━━ Provided material ━━
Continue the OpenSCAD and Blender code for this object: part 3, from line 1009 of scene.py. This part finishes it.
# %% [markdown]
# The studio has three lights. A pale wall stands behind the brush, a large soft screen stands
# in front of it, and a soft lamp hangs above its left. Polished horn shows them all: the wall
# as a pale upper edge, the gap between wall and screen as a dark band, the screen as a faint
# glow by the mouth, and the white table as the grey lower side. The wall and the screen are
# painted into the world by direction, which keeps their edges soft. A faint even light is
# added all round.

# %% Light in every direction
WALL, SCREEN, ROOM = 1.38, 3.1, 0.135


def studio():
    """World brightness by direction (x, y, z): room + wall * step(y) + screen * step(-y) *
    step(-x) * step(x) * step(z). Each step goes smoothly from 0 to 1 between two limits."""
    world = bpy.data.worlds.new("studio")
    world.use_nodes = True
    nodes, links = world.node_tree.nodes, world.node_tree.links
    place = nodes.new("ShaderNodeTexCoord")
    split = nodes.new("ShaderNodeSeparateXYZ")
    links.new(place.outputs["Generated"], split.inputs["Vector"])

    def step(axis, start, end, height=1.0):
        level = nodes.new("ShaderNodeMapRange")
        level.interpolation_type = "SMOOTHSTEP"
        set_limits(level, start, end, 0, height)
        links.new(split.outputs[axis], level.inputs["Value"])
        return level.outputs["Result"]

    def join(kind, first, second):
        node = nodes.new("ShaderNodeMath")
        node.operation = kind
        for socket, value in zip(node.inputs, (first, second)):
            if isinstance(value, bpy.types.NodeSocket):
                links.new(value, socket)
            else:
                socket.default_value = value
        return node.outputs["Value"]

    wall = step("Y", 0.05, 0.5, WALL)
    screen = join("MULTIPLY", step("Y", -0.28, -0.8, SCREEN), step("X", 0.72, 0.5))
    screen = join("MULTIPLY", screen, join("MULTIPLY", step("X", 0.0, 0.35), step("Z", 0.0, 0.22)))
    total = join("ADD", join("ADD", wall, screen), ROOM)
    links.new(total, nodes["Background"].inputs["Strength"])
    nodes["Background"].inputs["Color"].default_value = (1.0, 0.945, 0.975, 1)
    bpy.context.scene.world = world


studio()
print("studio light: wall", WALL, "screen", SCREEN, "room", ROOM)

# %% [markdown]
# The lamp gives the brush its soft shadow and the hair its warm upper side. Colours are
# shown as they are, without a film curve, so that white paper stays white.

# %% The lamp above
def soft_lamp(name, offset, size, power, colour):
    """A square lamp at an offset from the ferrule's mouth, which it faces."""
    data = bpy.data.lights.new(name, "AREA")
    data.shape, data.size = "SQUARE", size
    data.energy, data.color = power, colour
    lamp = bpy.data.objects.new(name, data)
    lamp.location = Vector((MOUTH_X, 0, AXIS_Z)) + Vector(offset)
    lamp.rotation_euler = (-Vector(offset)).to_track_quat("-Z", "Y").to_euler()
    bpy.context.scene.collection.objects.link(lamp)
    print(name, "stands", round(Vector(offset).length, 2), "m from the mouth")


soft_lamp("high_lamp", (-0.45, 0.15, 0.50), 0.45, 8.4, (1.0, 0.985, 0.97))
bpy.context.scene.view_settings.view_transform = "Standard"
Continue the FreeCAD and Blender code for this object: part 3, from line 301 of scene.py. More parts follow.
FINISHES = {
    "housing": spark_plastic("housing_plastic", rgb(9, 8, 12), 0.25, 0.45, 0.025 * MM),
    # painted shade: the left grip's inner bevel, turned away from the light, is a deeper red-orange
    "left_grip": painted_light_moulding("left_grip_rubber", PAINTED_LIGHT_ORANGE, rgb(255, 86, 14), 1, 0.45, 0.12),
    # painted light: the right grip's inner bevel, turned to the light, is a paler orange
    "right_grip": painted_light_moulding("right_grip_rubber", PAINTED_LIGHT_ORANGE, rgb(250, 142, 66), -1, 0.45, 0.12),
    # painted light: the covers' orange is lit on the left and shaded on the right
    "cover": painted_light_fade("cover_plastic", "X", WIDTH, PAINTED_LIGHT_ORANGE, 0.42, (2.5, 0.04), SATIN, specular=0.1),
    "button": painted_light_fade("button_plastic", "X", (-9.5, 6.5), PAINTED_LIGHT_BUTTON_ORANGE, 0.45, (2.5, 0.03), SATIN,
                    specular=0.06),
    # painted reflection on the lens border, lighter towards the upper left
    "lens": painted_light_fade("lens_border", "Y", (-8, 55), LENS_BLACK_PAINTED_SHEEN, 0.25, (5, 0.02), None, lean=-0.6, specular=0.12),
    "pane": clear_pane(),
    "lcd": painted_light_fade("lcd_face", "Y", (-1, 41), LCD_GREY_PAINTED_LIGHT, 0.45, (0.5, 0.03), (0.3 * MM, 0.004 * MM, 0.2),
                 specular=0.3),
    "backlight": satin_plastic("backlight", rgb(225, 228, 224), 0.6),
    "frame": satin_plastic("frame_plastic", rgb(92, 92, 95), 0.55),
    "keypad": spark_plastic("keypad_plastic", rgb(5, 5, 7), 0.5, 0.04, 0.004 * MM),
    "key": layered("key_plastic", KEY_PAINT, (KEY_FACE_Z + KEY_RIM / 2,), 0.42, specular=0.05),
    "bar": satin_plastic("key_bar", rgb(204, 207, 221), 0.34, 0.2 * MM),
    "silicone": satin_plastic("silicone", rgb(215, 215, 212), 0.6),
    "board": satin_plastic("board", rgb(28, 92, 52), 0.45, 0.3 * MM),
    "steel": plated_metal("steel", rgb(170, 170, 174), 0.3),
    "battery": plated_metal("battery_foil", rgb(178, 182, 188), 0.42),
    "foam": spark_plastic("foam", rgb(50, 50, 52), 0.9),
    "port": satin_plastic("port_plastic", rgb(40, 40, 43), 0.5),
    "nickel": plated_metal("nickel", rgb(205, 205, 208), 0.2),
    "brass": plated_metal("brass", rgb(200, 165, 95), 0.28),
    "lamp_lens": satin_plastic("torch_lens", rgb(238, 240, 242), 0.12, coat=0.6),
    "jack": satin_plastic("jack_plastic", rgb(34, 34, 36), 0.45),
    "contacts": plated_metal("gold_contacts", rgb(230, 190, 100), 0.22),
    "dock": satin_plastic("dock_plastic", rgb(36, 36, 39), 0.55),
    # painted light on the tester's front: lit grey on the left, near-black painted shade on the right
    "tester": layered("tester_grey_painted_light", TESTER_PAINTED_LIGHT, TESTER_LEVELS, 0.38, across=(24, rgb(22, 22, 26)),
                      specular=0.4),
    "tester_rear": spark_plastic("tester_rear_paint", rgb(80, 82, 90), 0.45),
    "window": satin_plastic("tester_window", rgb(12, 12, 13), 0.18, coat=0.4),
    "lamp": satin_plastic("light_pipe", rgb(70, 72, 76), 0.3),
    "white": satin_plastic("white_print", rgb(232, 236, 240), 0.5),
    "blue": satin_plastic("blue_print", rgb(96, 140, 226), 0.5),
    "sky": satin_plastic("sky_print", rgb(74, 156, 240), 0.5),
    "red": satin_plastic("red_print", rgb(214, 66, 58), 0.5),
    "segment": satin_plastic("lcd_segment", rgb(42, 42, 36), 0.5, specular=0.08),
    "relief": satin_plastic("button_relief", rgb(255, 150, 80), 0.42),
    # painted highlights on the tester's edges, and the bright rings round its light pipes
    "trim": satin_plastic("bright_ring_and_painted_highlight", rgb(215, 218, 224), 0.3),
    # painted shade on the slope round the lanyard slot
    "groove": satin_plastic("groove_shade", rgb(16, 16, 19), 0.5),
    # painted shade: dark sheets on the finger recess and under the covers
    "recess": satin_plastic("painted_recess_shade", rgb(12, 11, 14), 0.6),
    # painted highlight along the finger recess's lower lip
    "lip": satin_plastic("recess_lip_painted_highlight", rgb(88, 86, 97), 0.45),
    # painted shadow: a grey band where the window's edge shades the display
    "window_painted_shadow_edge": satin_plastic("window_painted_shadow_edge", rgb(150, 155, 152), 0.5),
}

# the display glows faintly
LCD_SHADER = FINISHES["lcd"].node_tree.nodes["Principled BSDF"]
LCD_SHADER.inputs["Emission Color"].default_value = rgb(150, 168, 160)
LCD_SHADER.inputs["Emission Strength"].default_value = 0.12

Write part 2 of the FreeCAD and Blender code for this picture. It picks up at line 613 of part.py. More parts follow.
━━━
Goal -
Copy every single line of the material above that holds "scene".

Answer to this problem -
Continue the OpenSCAD and Blender code for this object: part 3, from line 1009 of scene.py. This part finishes it.
    bpy.context.scene.world = world
    bpy.context.scene.collection.objects.link(lamp)
bpy.context.scene.view_settings.view_transform = "Standard"
Continue the FreeCAD and Blender code for this object: part 3, from line 301 of scene.py. More parts follow.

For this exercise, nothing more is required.